Task directions
Nothing but the lines from the one containing "len(thing.Shape.Solids), round(thing.Shape.Volume, 2))" down to the one containing "obj.matrix_world = world", both included, should be echoed, and each exactly as it stands.
— start of Recorded data —
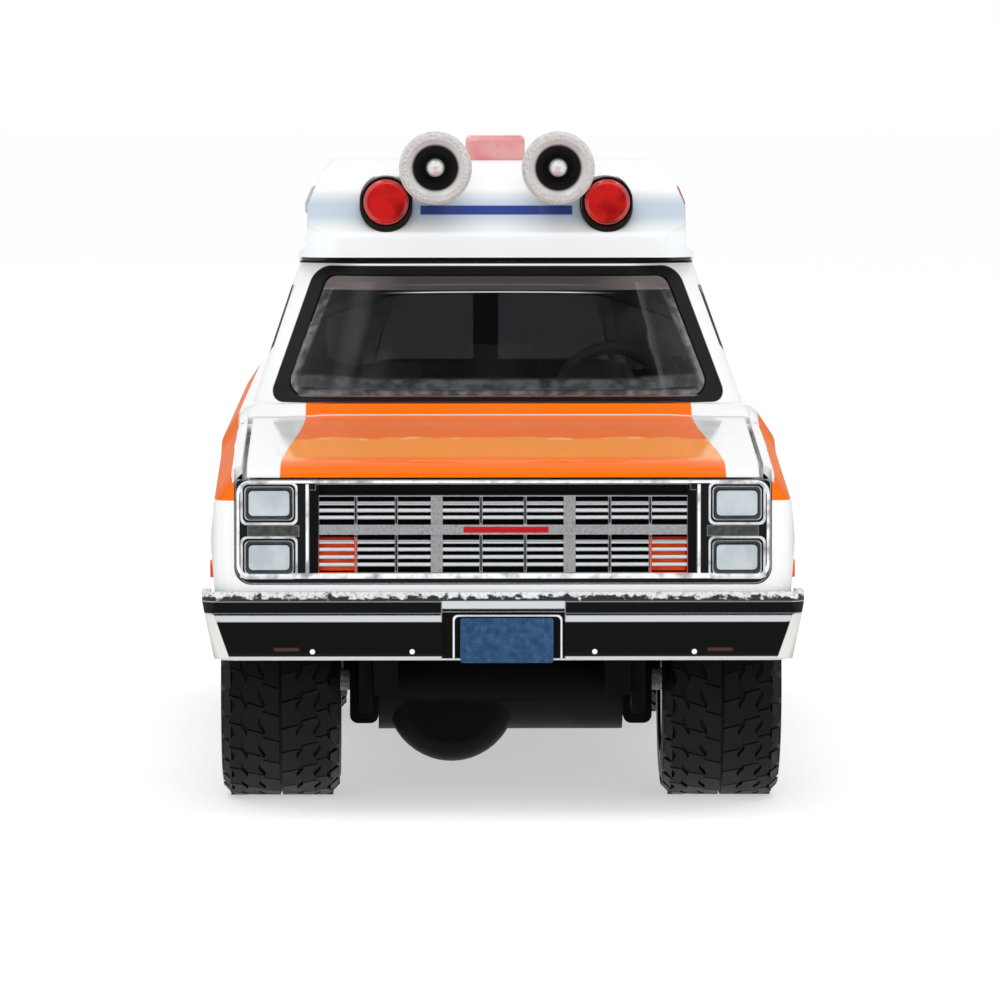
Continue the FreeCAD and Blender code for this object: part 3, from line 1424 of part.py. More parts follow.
def make_chassis_base():
    half = base_width() / 2
    start, end = depth(dim.base_front), depth(dim.base_end)
    low, high = dim.base_bottom, base_top()
    plate = prism("base_plate", "XY", low, high, rectangle(
        -half, half, start, end, dim.tank_round))
    solids = [plate]
    inner = dim.liner_inner_width / 2
    wells = []
    above = prism("liner_reach", "XY", low, dim.roof_height, rectangle(
        -dim.body_width, dim.body_width, depth(0), depth(dim.overall_length)))
    for name, setback in zip(("front", "rear"), AXLE_SETBACKS):
        for side, sign in (("left", 1), ("right", -1)):
            reach = sorted((sign * inner, sign * dim.liner_width / 2), key=float)
            form = prism(f"liner_form_{name}_{side}", "YZ", reach[0], reach[1],
                         arch_outline(setback, dim.liner_wall))
            solids.append(common(f"liner_{name}_{side}", form, above))
            reach = sorted((sign * (inner + dim.liner_wall), sign * dim.body_width), key=float)
            wells.append(prism(f"well_{name}_{side}", "YZ", reach[0], reach[1], arch_outline(setback)))
    for side, sign in (("left", 1), ("right", -1)):
        middle = sign * dim.rail_spread / 2
        solids.append(prism(f"rail_{side}", "XY", dim.rail_bottom, low + dim.fit_gap, rectangle(
            middle - dim.rail_width / 2, middle + dim.rail_width / 2, start, end)))
    for i, setback in enumerate(AXLE_SETBACKS):
        middle = depth(setback)
        solids.append(prism(f"axle_housing_{i}", "YZ", -dim.housing_width / 2, dim.housing_width / 2,
                            (middle, dim.axle_height, dim.housing_radius)))
        half_length = dim.housing_end_length / 2
        for side, sign in (("left", 1), ("right", -1)):
            inside, outside = sign * dim.housing_width / 2, sign * dim.housing_end_width / 2
            bottom = dim.housing_end_bottom
            solids.append(prism(
                f"spring_seat_{i}_{side}", "XZ", middle - half_length, middle + half_length, [
                    (inside, bottom, dim.housing_end_round), (outside, bottom, dim.housing_end_round),
                    (outside, high), (inside, high)]))
            near = sign * (dim.rail_spread / 2 + dim.rail_width / 2 + dim.fit_gap * 2)
            reach = sorted((near, near + sign * dim.spring_width), key=float)
            solids.append(prism(f"spring_{i}_{side}", "YZ", reach[0], reach[1], spring_outline(setback)))
        offset = -dim.diff_offset if i == 0 else as_size(0)
        radius = dim.diff_radius
        solids.append(lathe(f"diff_{i}", "y", [
            (-dim.diff_width / 2, as_size(0)), (-dim.diff_width / 2, radius, radius / 3),
            (dim.diff_width / 2, radius, radius / 3), (dim.diff_width / 2, as_size(0)),
        ], offset, middle, dim.diff_height))
    width = dim.gearbox_width / 2
    solids.append(prism("gearbox", "XZ", depth(dim.gearbox_start), depth(dim.gearbox_end), [
        (-width, low + dim.fit_gap), (-width, dim.gearbox_bottom, width / 3),
        (width, dim.gearbox_bottom, width / 3), (width, low + dim.fit_gap)]))
    width = dim.tank_width / 2
    solids.append(prism("tank", "XZ", depth(dim.tank_start), depth(dim.tank_end), [
        (-width, low + dim.fit_gap), (-width, dim.tank_bottom, dim.tank_round),
        (width, dim.tank_bottom, dim.tank_round), (width, low + dim.fit_gap)]))
    solids.append(prism("prop_shaft", "XZ", depth(dim.gearbox_end), depth(AXLE_SETBACKS[1]), (
        as_size(0), dim.axle_height + dim.shaft_radius, dim.shaft_radius)))
    box_start = depth(dim.gearbox_end) - dim.transfer_length
    solids.append(prism("transfer_box", "XZ", box_start, depth(dim.gearbox_end) - dim.fit_gap, rectangle(
        -dim.diff_offset - dim.transfer_width / 2, as_size(0), dim.transfer_bottom, low + dim.fit_gap,
        dim.tank_round / 2)))
    solids.append(prism("front_shaft", "XZ", depth(AXLE_SETBACKS[0]), box_start + dim.fit_gap, (
        -dim.diff_offset, dim.axle_height, dim.front_shaft_radius)))
    half = dim.rail_spread / 2
    for i, setback in enumerate((dim.exhaust_end, dim.gearbox_end)):
        start = depth(setback)
        solids.append(prism(
            f"cross_member_{i}", "XY", dim.cross_member_bottom, low + dim.fit_gap,
            rectangle(-half, half, start, start + dim.cross_member_length)))
    solids.append(prism("exhaust", "XZ", depth(dim.exhaust_start), depth(dim.exhaust_end), (
        dim.exhaust_offset, dim.exhaust_height, dim.exhaust_radius)))
    block = fuse("base_block", *solids)
    bore = dim.axle_radius + dim.bore_clearance
    tools = wells
    for i, setback in enumerate(AXLE_SETBACKS):
        tools.append(prism(f"axle_bore_{i}", "YZ", -dim.body_width, dim.body_width,
                           (depth(setback), dim.axle_height, bore)))
    for i, setback in enumerate((dim.front_rivet_setback, dim.rear_rivet_setback)):
        tools.append(rivet_bore(f"base_bore_{i}", setback, dim.rivet_radius + dim.fit_gap))
        tools.append(prism(f"rivet_sink_{i}", "XY", 0, low + dim.rivet_head_height,
                           (as_size(0), depth(setback), dim.rivet_head_radius + dim.fit_gap)))
    return cut("base_moulding", block, *tools)


def make_base_rivets():
    rivets = []
    top = base_top() + dim.boss_height * RIVET_REACH_SHARE
    for i, setback in enumerate((dim.front_rivet_setback, dim.rear_rivet_setback)):
        middle = depth(setback)
        head = dim.base_bottom + dim.rivet_head_height - dim.fit_gap
        rivets.append(fuse(
            f"rivet_{i}",
            prism(f"rivet_head_{i}", "XY", dim.base_bottom, head,
                  (as_size(0), middle, dim.rivet_head_radius)),
            prism(f"rivet_shank_{i}", "XY", dim.base_bottom, top,
                  (as_size(0), middle, dim.rivet_radius))))
    pair = doc.addObject("Part::Compound", "rivet_pair")
    pair.Links = rivets
    return pair


def make_engine():
    floor = base_top() + dim.fit_gap
    start = depth(dim.engine_start)
    end = start + dim.engine_length
    half = dim.engine_width / 2
    top = floor + dim.engine_height
    cover = dim.engine_cover_width
    section = [
        (half * ENGINE_FOOT_SHARE, floor),
        (half, floor + dim.engine_height * ENGINE_FOOT_SHARE),
        (half, top),
        (half - cover / 2, top + dim.engine_cover_height, dim.engine_cover_height / 3),
        (half - cover, top, dim.engine_cover_height / 6),
    ]
    block = prism("engine_casting", "XZ", start, end, both_sides(section))
    middle = (start + end) / 2
    neck = prism("cleaner_neck", "XY", top - dim.engine_cover_height, top + dim.engine_cover_height,
                 (as_size(0), middle, dim.cleaner_radius / 2))
    cleaner = prism("air_cleaner", "XY", top + dim.engine_cover_height,
                    top + dim.engine_cover_height + dim.cleaner_height,
                    (as_size(0), middle, dim.cleaner_radius))
    return fuse("engine_with_cleaner", block, neck, cleaner)


# Axles and wheels

def wheel_station(side):
    """X of a wheel's outer face."""
    return side * dim.track_outer_width / 2


def make_axle(name, setback):
    hub = dim.track_outer_width / 2 - dim.rim_inset - dim.rim_dish + dim.rim_hub_proud
    reach = hub - dim.fit_gap
    return prism(f"{name}_round", "YZ", -reach, reach, (depth(setback), dim.axle_height, dim.axle_radius))


def make_tyre(name, side, setback):
    outer = wheel_station(side)
    inner = outer - side * dim.tyre_width
    run, drop = dim.tyre_shoulder * side, dim.tyre_shoulder
    profile = [
        (inner, dim.tyre_bead_radius),
        (inner, dim.tyre_radius - drop),
        (inner + run, dim.tyre_radius),
        (outer - run, dim.tyre_radius),
        (outer, dim.tyre_radius - drop),
        (outer, dim.tyre_bead_radius),
    ]
    return lathe(name + "_turned", "x", profile, 0, depth(setback), dim.axle_height)


def make_rim(name, side, setback):
    outer = wheel_station(side) - side * dim.rim_inset
    inner = wheel_station(side) - side * (dim.tyre_width - dim.rim_inset / 2)
    face = outer - side * dim.rim_dish
    bore = dim.axle_radius + dim.fit_gap / 2
    radius = dim.tyre_bead_radius - dim.fit_gap
    profile = [
        (inner, bore),
        (inner, radius),
        (outer, radius),
        (outer, dim.rim_lip_radius),
        (face, dim.rim_lip_radius * RIM_FLOOR_SHARE),
        (face, dim.rim_hub_radius),
        (face + side * dim.rim_hub_proud, dim.rim_hub_radius * HUB_TOP_SHARE),
        (face + side * dim.rim_hub_proud, bore),
    ]
    disc = lathe(name + "_disc", "x", profile, 0, depth(setback), dim.axle_height)
    holes = []
    for k in range(RIM_HOLES):
        angle = 2 * math.pi * k / RIM_HOLES
        holes.append((depth(setback) + dim.rim_hole_circle * round(math.cos(angle), 6),
                      dim.axle_height + dim.rim_hole_circle * round(math.sin(angle), 6),
                      dim.rim_hole_radius))
    reach = sorted((face - side * dim.rim_dish / 2, outer), key=float)
    return cut(name + "_drilled", disc, prism(name + "_holes", "YZ", reach[0], reach[1], *holes))


node("body_shell", make_body_shell())
node("hood", make_hood())
node("roof_cap", make_roof_cap())
node("window_moulding", make_window_moulding())
node("grille_insert", make_grille_insert())
node("headlamp_lenses", make_headlamps())
node("parking_lamps", make_parking_lamps())
node("front_bumper", make_front_bumper())
node("front_plate", make_front_plate())
node("rear_bumper", make_rear_bumper())
for lamp_side, lamp_name in SIDES:
    node(f"side_marker_{lamp_name}", marker_block(f"marker_{lamp_name}", lamp_side))
    node(f"tail_lamp_{lamp_name}", tail_lamp_block(f"tail_{lamp_name}", lamp_side))
    node(f"roof_lamp_bezel_{lamp_name}", make_lamp_ring(lamp_side, lamp_name))
    node(f"roof_lamp_lens_{lamp_name}", make_lamp_lens(lamp_side, lamp_name))
    node(f"siren_horn_{lamp_name}", make_horn(lamp_side, lamp_name))
    node(f"roof_side_lamp_{lamp_name}", side_lamp_block(f"side_lamp_{lamp_name}", lamp_side))
node("roof_beacon", make_beacon())
node("interior_tub", make_interior_tub())
node("dashboard", make_dashboard())
node("steering_wheel", make_steering_wheel())
node("chassis_base", make_chassis_base())
node("base_rivets", make_base_rivets())
node("engine_block", make_engine())
for axle_name, axle_setback in zip(("front", "rear"), AXLE_SETBACKS):
    node(f"{axle_name}_axle_pin", make_axle(f"{axle_name}_axle", axle_setback))
    for wheel_side, wheel_name in SIDES:
        label = f"{axle_name}_{{}}_{wheel_name}"
        node(label.format("tyre"), make_tyre(label.format("tyre"), wheel_side, axle_setback))
        node(label.format("rim"), make_rim(label.format("rim"), wheel_side, axle_setback))


def check_and_write():
    doc.recompute()
    for thing in doc.Objects:
        bad = {"Invalid", "Error"} & set(thing.State)
        if bad:
            raise RuntimeError(f"{thing.Name} failed: {sorted(bad)}")
    for thing in NODES:
        if thing.Shape.isNull() or not thing.Shape.isValid():
            raise RuntimeError(f"{thing.Label} has no valid shape")
    os.makedirs("parts", exist_ok=True)
    for thing in NODES:
        thing.Shape.exportStep(f"parts/{thing.Label}.step")
        print(thing.Label, len(thing.Shape.Solids), round(thing.Shape.Volume, 2))


check_and_write()
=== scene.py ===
import json
import math

import bmesh
import bpy
from mathutils import Matrix, Vector


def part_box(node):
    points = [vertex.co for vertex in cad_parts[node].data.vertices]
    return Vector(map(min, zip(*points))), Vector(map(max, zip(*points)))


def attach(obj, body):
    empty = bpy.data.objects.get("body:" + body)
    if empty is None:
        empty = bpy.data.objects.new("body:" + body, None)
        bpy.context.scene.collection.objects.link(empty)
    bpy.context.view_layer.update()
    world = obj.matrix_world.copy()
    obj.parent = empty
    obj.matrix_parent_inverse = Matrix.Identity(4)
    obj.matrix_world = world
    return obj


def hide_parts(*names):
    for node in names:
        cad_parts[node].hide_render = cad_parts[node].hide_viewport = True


MM = 0.001
SIDES = {"left": 1, "right": -1}
ENDS = ("front", "rear")

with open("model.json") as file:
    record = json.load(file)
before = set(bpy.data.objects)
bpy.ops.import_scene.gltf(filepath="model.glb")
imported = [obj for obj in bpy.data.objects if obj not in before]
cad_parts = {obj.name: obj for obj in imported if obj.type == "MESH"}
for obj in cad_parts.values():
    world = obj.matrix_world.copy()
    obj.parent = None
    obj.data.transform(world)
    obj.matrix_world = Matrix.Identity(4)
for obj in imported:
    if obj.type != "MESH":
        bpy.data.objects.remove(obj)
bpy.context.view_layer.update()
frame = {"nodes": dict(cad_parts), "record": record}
nodes = frame["nodes"]


def edges(node):
    """Lowest and highest corner of a CAD node, in millimetres."""
    low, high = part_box(node)
    return low / MM, high / MM


# Short calls for a node tree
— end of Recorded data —
Answer to this task
        print(thing.Label, len(thing.Shape.Solids), round(thing.Shape.Volume, 2))


check_and_write()
=== scene.py ===
import json
import math

import bmesh
import bpy
from mathutils import Matrix, Vector


def part_box(node):
    points = [vertex.co for vertex in cad_parts[node].data.vertices]
    return Vector(map(min, zip(*points))), Vector(map(max, zip(*points)))


def attach(obj, body):
    empty = bpy.data.objects.get("body:" + body)
    if empty is None:
        empty = bpy.data.objects.new("body:" + body, None)
        bpy.context.scene.collection.objects.link(empty)
    bpy.context.view_layer.update()
    world = obj.matrix_world.copy()
    obj.parent = empty
    obj.matrix_parent_inverse = Matrix.Identity(4)
    obj.matrix_world = world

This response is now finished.